According to German records Salomon was a “Schneider” by trade. A possible translation for this is tailor, but it is also possible that they were referring to the fabric store he ran. Salomon moved several times between 1912 and 1942. There are several accounts about where exactly he stayed during these years. In a statement to police he himself related that he had returned to Odessa in 1914, fleeing World War I. According to the same statement, he allegedly returned to Paris from Odessa in 1917 because he also had to flee the Russian Revolution there. The first entry in Belgian records dates from 1924 when his arrival in Belgium was registered by the Ostend police. Salomon indicated he would only stay in Belgium for a few months, following which he went back to France.

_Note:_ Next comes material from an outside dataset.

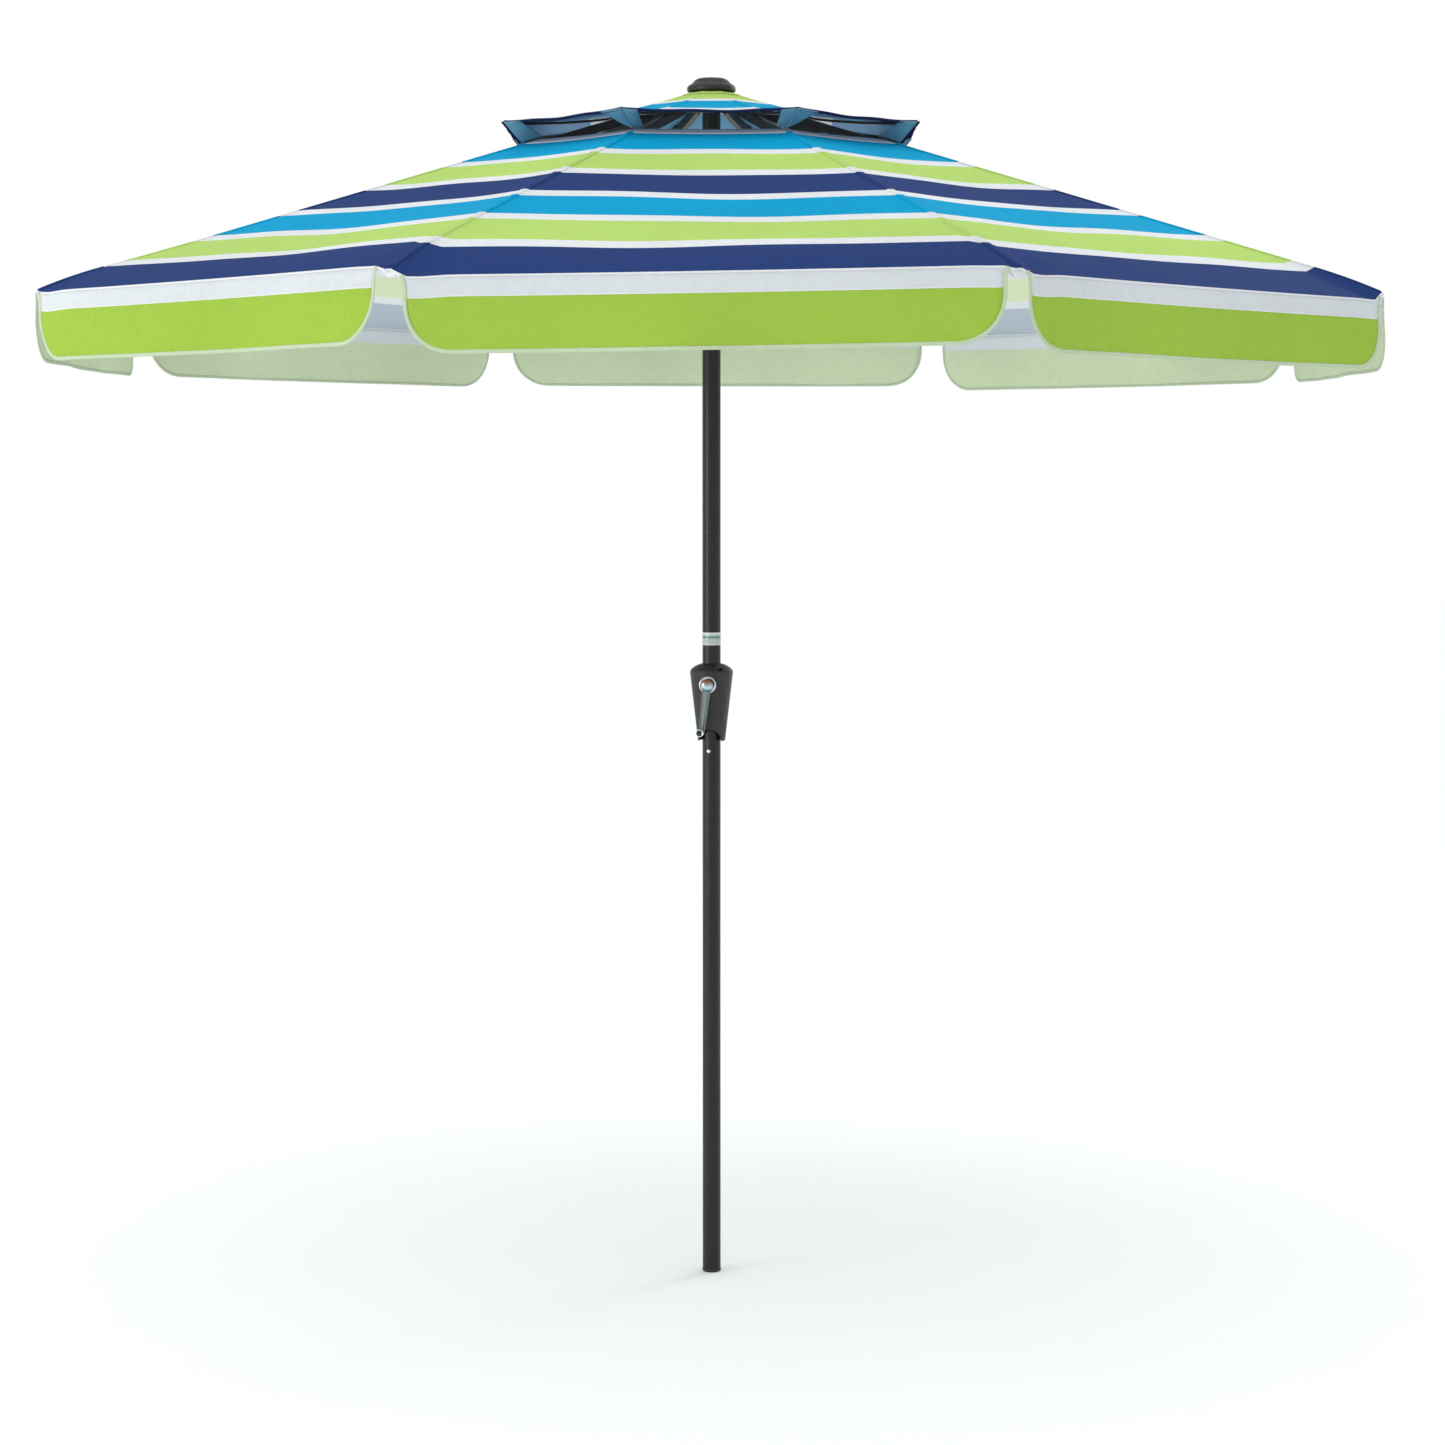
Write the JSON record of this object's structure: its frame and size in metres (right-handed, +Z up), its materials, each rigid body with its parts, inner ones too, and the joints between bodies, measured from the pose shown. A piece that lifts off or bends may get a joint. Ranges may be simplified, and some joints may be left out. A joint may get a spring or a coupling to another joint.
{
  "type": "market umbrella",
  "caption": "Crank-lift market umbrella with a straight two-piece pole, folding ribs, a vented striped canopy and hanging flaps.",
  "frame": {"origin": "centre of the pole's foot, on the surface that it stands on", "axes": "+Z up along the pole, -Y towards the front, where the crank is; ribs lie at 22.5 degrees and every 45 degrees"},
  "size_m": [2.5906, 2.5906, 2.5],
  "materials": {
    "bronze_metal": "satin dark bronze powder coat",
    "pole_metal": "satin dark bronze powder coat on aluminium tube",
    "dark_plastic": "satin dark bronze moulding",
    "black_plastic": "satin black moulding",
    "grey_plastic": "semi-gloss grey moulding",
    "chrome": "polished",
    "steel": "plain zinc",
    "cord": "braided",
    "canopy_fabric": "woven polyester, printed in stripes"
  },
  "bodies": {
    "pole": {"foot_plug": "black_plastic", "lower_pole": "pole_metal", "upper_pole": "pole_metal", "housing_front": "dark_plastic", "housing_back": "dark_plastic", "crank_ring": "chrome", "pulley_pin": "steel", "lift_cord": "cord", "hub_crown": "dark_plastic", "hub_ring": "steel", "finial": "dark_plastic", "top_canopy": "canopy_fabric"},
    "rib_1": {"rib_1": "bronze_metal", "vent_arm_1": "bronze_metal"},
    "rib_2": {"rib_2": "bronze_metal", "vent_arm_2": "bronze_metal"},
    "rib_3": {"rib_3": "bronze_metal", "vent_arm_3": "bronze_metal"},
    "rib_4": {"rib_4": "bronze_metal", "vent_arm_4": "bronze_metal"},
    "rib_5": {"rib_5": "bronze_metal", "vent_arm_5": "bronze_metal"},
    "rib_6": {"rib_6": "bronze_metal", "vent_arm_6": "bronze_metal"},
    "rib_7": {"rib_7": "bronze_metal", "vent_arm_7": "bronze_metal"},
    "rib_8": {"rib_8": "bronze_metal", "vent_arm_8": "bronze_metal"},
    "strut_1": {"strut_1": "bronze_metal"},
    "strut_2": {"strut_2": "bronze_metal"},
    "strut_3": {"strut_3": "bronze_metal"},
    "strut_4": {"strut_4": "bronze_metal"},
    "strut_5": {"strut_5": "bronze_metal"},
    "strut_6": {"strut_6": "bronze_metal"},
    "strut_7": {"strut_7": "bronze_metal"},
    "strut_8": {"strut_8": "bronze_metal"},
    "panel_1": {"canopy_panel_1": "canopy_fabric"},
    "panel_2": {"canopy_panel_2": "canopy_fabric"},
    "panel_3": {"canopy_panel_3": "canopy_fabric"},
    "panel_4": {"canopy_panel_4": "canopy_fabric"},
    "panel_5": {"canopy_panel_5": "canopy_fabric"},
    "panel_6": {"canopy_panel_6": "canopy_fabric"},
    "panel_7": {"canopy_panel_7": "canopy_fabric"},
    "panel_8": {"canopy_panel_8": "canopy_fabric"},
    "valance_1": {"valance_1": "canopy_fabric"},
    "valance_2": {"valance_2": "canopy_fabric"},
    "valance_3": {"valance_3": "canopy_fabric"},
    "valance_4": {"valance_4": "canopy_fabric"},
    "valance_5": {"valance_5": "canopy_fabric"},
    "valance_6": {"valance_6": "canopy_fabric"},
    "valance_7": {"valance_7": "canopy_fabric"},
    "valance_8": {"valance_8": "canopy_fabric"},
    "runner": {"runner": "dark_plastic", "runner_ring": "steel"},
    "pulley": {"hub_pulley": "steel"},
    "crank": {"crank_spool": "steel", "crank_arm": "grey_plastic", "crank_cap": "chrome"},
    "knob": {"crank_knob": "grey_plastic"},
    "button": {"snap_button": "chrome"}
  },
  "joints": [
    {"name": "canopy_fold", "type": "hinge", "parent": "pole", "child": "rib_1", "pos_m": [0.01378, -0.03326, 2.4552], "axis": [0.9239, 0.3827, 0], "range_deg": [0, 69], "deforming": ["lift_cord", "top_canopy"]},
    {"name": "rib_fold_2", "type": "hinge", "parent": "pole", "child": "rib_2", "pos_m": [0.03326, -0.01378, 2.4552], "axis": [0.3827, 0.9239, 0], "range_deg": [0, 69]},
    {"name": "rib_fold_3", "type": "hinge", "parent": "pole", "child": "rib_3", "pos_m": [0.03326, 0.01378, 2.4552], "axis": [-0.3827, 0.9239, 0], "range_deg": [0, 69]},
    {"name": "rib_fold_4", "type": "hinge", "parent": "pole", "child": "rib_4", "pos_m": [0.01378, 0.03326, 2.4552], "axis": [-0.9239, 0.3827, 0], "range_deg": [0, 69]},
    {"name": "rib_fold_5", "type": "hinge", "parent": "pole", "child": "rib_5", "pos_m": [-0.01378, 0.03326, 2.4552], "axis": [-0.9239, -0.3827, 0], "range_deg": [0, 69]},
    {"name": "rib_fold_6", "type": "hinge", "parent": "pole", "child": "rib_6", "pos_m": [-0.03326, 0.01378, 2.4552], "axis": [-0.3827, -0.9239, 0], "range_deg": [0, 69]},
    {"name": "rib_fold_7", "type": "hinge", "parent": "pole", "child": "rib_7", "pos_m": [-0.03326, -0.01378, 2.4552], "axis": [0.3827, -0.9239, 0], "range_deg": [0, 69]},
    {"name": "rib_fold_8", "type": "hinge", "parent": "pole", "child": "rib_8", "pos_m": [-0.01378, -0.03326, 2.4552], "axis": [0.9239, -0.3827, 0], "range_deg": [0, 69]},
    {"name": "strut_pivot_1", "type": "hinge", "parent": "rib_1", "child": "strut_1", "pos_m": [0.21603, -0.52155, 2.27009], "axis": [0.9239, 0.3827, 0], "range_deg": [-138, 0]},
    {"name": "strut_pivot_2", "type": "hinge", "parent": "rib_2", "child": "strut_2", "pos_m": [0.52155, -0.21603, 2.27009], "axis": [0.3827, 0.9239, 0], "range_deg": [-138, 0]},
    {"name": "strut_pivot_3", "type": "hinge", "parent": "rib_3", "child": "strut_3", "pos_m": [0.52155, 0.21603, 2.27009], "axis": [-0.3827, 0.9239, 0], "range_deg": [-138, 0]},
    {"name": "strut_pivot_4", "type": "hinge", "parent": "rib_4", "child": "strut_4", "pos_m": [0.21603, 0.52155, 2.27009], "axis": [-0.9239, 0.3827, 0], "range_deg": [-138, 0]},
    {"name": "strut_pivot_5", "type": "hinge", "parent": "rib_5", "child": "strut_5", "pos_m": [-0.21603, 0.52155, 2.27009], "axis": [-0.9239, -0.3827, 0], "range_deg": [-138, 0]},
    {"name": "strut_pivot_6", "type": "hinge", "parent": "rib_6", "child": "strut_6", "pos_m": [-0.52155, 0.21603, 2.27009], "axis": [-0.3827, -0.9239, 0], "range_deg": [-138, 0]},
    {"name": "strut_pivot_7", "type": "hinge", "parent": "rib_7", "child": "strut_7", "pos_m": [-0.52155, -0.21603, 2.27009], "axis": [0.3827, -0.9239, 0], "range_deg": [-138, 0]},
    {"name": "strut_pivot_8", "type": "hinge", "parent": "rib_8", "child": "strut_8", "pos_m": [-0.21603, -0.52155, 2.27009], "axis": [0.9239, -0.3827, 0], "range_deg": [-138, 0]},
    {"name": "runner_lift", "type": "hinge", "parent": "strut_1", "child": "runner", "pos_m": [0.01378, -0.03326, 2.08499], "axis": [0.9239, 0.3827, 0], "range_deg": [0, 69]},
    {"name": "panel_fold_1", "type": "hinge", "parent": "pole", "child": "panel_1", "pos_m": [0, -0.03326, 2.4552], "axis": [1, 0, 0], "range_deg": [0, 67.3], "deforming": ["canopy_panel_1"]},
    {"name": "panel_fold_2", "type": "hinge", "parent": "pole", "child": "panel_2", "pos_m": [0.02352, -0.02352, 2.4552], "axis": [0.7071, 0.7071, 0], "range_deg": [0, 67.3], "deforming": ["canopy_panel_2"]},
    {"name": "panel_fold_3", "type": "hinge", "parent": "pole", "child": "panel_3", "pos_m": [0.03326, 0, 2.4552], "axis": [0, 1, 0], "range_deg": [0, 67.3], "deforming": ["canopy_panel_3"]},
    {"name": "panel_fold_4", "type": "hinge", "parent": "pole", "child": "panel_4", "pos_m": [0.02352, 0.02352, 2.4552], "axis": [-0.7071, 0.7071, 0], "range_deg": [0, 67.3], "deforming": ["canopy_panel_4"]},
    {"name": "panel_fold_5", "type": "hinge", "parent": "pole", "child": "panel_5", "pos_m": [0, 0.03326, 2.4552], "axis": [-1, 0, 0], "range_deg": [0, 67.3], "deforming": ["canopy_panel_5"]},
    {"name": "panel_fold_6", "type": "hinge", "parent": "pole", "child": "panel_6", "pos_m": [-0.02352, 0.02352, 2.4552], "axis": [-0.7071, -0.7071, 0], "range_deg": [0, 67.3], "deforming": ["canopy_panel_6"]},
    {"name": "panel_fold_7", "type": "hinge", "parent": "pole", "child": "panel_7", "pos_m": [-0.03326, 0, 2.4552], "axis": [0, -1, 0], "range_deg": [0, 67.3], "deforming": ["canopy_panel_7"]},
    {"name": "panel_fold_8", "type": "hinge", "parent": "pole", "child": "panel_8", "pos_m": [-0.02352, -0.02352, 2.4552], "axis": [0.7071, -0.7071, 0], "range_deg": [0, 67.3], "deforming": ["canopy_panel_8"]},
    {"name": "valance_hang_1", "type": "hinge", "parent": "panel_1", "child": "valance_1", "pos_m": [0, -1.29388, 2.0264], "axis": [1, 0, 0], "range_deg": [-67.3, 0], "deforming": ["valance_1"]},
    {"name": "valance_hang_2", "type": "hinge", "parent": "panel_2", "child": "valance_2", "pos_m": [0.91491, -0.91491, 2.0264], "axis": [0.7071, 0.7071, 0], "range_deg": [-67.3, 0], "deforming": ["valance_2"]},
    {"name": "valance_hang_3", "type": "hinge", "parent": "panel_3", "child": "valance_3", "pos_m": [1.29388, 0, 2.0264], "axis": [0, 1, 0], "range_deg": [-67.3, 0], "deforming": ["valance_3"]},
    {"name": "valance_hang_4", "type": "hinge", "parent": "panel_4", "child": "valance_4", "pos_m": [0.91491, 0.91491, 2.0264], "axis": [-0.7071, 0.7071, 0], "range_deg": [-67.3, 0], "deforming": ["valance_4"]},
    {"name": "valance_hang_5", "type": "hinge", "parent": "panel_5", "child": "valance_5", "pos_m": [0, 1.29388, 2.0264], "axis": [-1, 0, 0], "range_deg": [-67.3, 0], "deforming": ["valance_5"]},
    {"name": "valance_hang_6", "type": "hinge", "parent": "panel_6", "child": "valance_6", "pos_m": [-0.91491, 0.91491, 2.0264], "axis": [-0.7071, -0.7071, 0], "range_deg": [-67.3, 0], "deforming": ["valance_6"]},
    {"name": "valance_hang_7", "type": "hinge", "parent": "panel_7", "child": "valance_7", "pos_m": [-1.29388, 0, 2.0264], "axis": [0, -1, 0], "range_deg": [-67.3, 0], "deforming": ["valance_7"]},
    {"name": "valance_hang_8", "type": "hinge", "parent": "panel_8", "child": "valance_8", "pos_m": [-0.91491, -0.91491, 2.0264], "axis": [0.7071, -0.7071, 0], "range_deg": [-67.3, 0], "deforming": ["valance_8"]},
    {"name": "crank_turn", "type": "hinge", "parent": "pole", "child": "crank", "pos_m": [0, 0, 1.247], "axis": [-0.1736, -0.9848, 0], "range_deg": [0, 3600]},
    {"name": "pulley_turn", "type": "hinge", "parent": "pole", "child": "pulley", "pos_m": [0, 0.014, 2.424], "axis": [-1, 0, 0], "range_deg": [0, 4170]},
    {"name": "knob_spin", "type": "hinge", "parent": "crank", "child": "knob", "pos_m": [-0.02272, -0.062, 1.14818], "axis": [-0.1736, -0.9848, 0], "continuous": true},
    {"name": "snap_press", "type": "slide", "parent": "pole", "child": "button", "axis": [0.3156, 0.9489, 0], "range_m": [0, 0.005], "stiffness_N_per_m": 400}
  ],
  "couplings": [
    {"joint": "rib_fold_2", "follows": "canopy_fold", "ratio": 1},
    {"joint": "rib_fold_3", "follows": "canopy_fold", "ratio": 1},
    {"joint": "rib_fold_4", "follows": "canopy_fold", "ratio": 1},
    {"joint": "rib_fold_5", "follows": "canopy_fold", "ratio": 1},
    {"joint": "rib_fold_6", "follows": "canopy_fold", "ratio": 1},
    {"joint": "rib_fold_7", "follows": "canopy_fold", "ratio": 1},
    {"joint": "rib_fold_8", "follows": "canopy_fold", "ratio": 1},
    {"joint": "strut_pivot_1", "follows": "canopy_fold", "ratio": -2},
    {"joint": "strut_pivot_2", "follows": "canopy_fold", "ratio": -2},
    {"joint": "strut_pivot_3", "follows": "canopy_fold", "ratio": -2},
    {"joint": "strut_pivot_4", "follows": "canopy_fold", "ratio": -2},
    {"joint": "strut_pivot_5", "follows": "canopy_fold", "ratio": -2},
    {"joint": "strut_pivot_6", "follows": "canopy_fold", "ratio": -2},
    {"joint": "strut_pivot_7", "follows": "canopy_fold", "ratio": -2},
    {"joint": "strut_pivot_8", "follows": "canopy_fold", "ratio": -2},
    {"joint": "runner_lift", "follows": "canopy_fold", "ratio": 1},
    {"joint": "panel_fold_1", "follows": "canopy_fold", "ratio": 0.975},
    {"joint": "panel_fold_2", "follows": "canopy_fold", "ratio": 0.975},
    {"joint": "panel_fold_3", "follows": "canopy_fold", "ratio": 0.975},
    {"joint": "panel_fold_4", "follows": "canopy_fold", "ratio": 0.975},
    {"joint": "panel_fold_5", "follows": "canopy_fold", "ratio": 0.975},
    {"joint": "panel_fold_6", "follows": "canopy_fold", "ratio": 0.975},
    {"joint": "panel_fold_7", "follows": "canopy_fold", "ratio": 0.975},
    {"joint": "panel_fold_8", "follows": "canopy_fold", "ratio": 0.975},
    {"joint": "valance_hang_1", "follows": "canopy_fold", "ratio": -0.975},
    {"joint": "valance_hang_2", "follows": "canopy_fold", "ratio": -0.975},
    {"joint": "valance_hang_3", "follows": "canopy_fold", "ratio": -0.975},
    {"joint": "valance_hang_4", "follows": "canopy_fold", "ratio": -0.975},
    {"joint": "valance_hang_5", "follows": "canopy_fold", "ratio": -0.975},
    {"joint": "valance_hang_6", "follows": "canopy_fold", "ratio": -0.975},
    {"joint": "valance_hang_7", "follows": "canopy_fold", "ratio": -0.975},
    {"joint": "valance_hang_8", "follows": "canopy_fold", "ratio": -0.975},
    {"joint": "crank_turn", "follows": "canopy_fold", "ratio": 52.17},
    {"joint": "pulley_turn", "follows": "canopy_fold", "ratio": 60.41}
  ]
}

In 1925 he was arrested in Paris for passport forgery and was sentenced to a month’s imprisonment. As a result of this, Salomon was given a deportation order in France, which is how he ended up back in Belgium in 1926. Together with his brother, Salomon opened a fabric store in Ghent. He had previously run a similar store in Paris. He was again arrested in 1927 and sentenced to 3 months in prison for fraud. At that time he was still married to his wife, who had remained in Paris with the children. There are conflicting sources concerning the status of his marriage: some claim that Salomon was divorced, while others still list Dora as his wife. Several incidents linking Salomon to fraud and forgery followed in subsequent years. This led to a series of arrests and stays in prison in Belgium. In 1934, after spending time in the Saint-Gilles prison in Brussels, Salomon was taken to the French border. Because a deportation order had previously been issued against him in France, he was not allowed to stay there. Belgian authorities then took him to the prison in Antwerp.

 

From there Salomon sent a letter to the Chief of General Security requesting to be allowed to remain in the city, although he had also been issued with a deportation order in Belgium. What happened next remains unclear. Presumably he travelled to Amsterdam after his release, but in 1935 he ended up in prison again, this time in Charleroi. Later that year he was released and put on a train to Verviers.

 

In April 1941 an official report was filed against Salomon Rompel, which is the last trace the Belgian police had of him. Presumably he then fled to France.

During the night of 11-12 September 1942 Salomon was arrested during a large scale raid in the French cities of Lille, Lens and Douai, during which the Nazis picked up a total of 513 people. Those arrested were gathered at the Lille-Fives railway station and then transferred to Kazerne Dossin where they were put on Transport X, headed for Auschwitz-Birkenau, where Salomon Rompel was killed.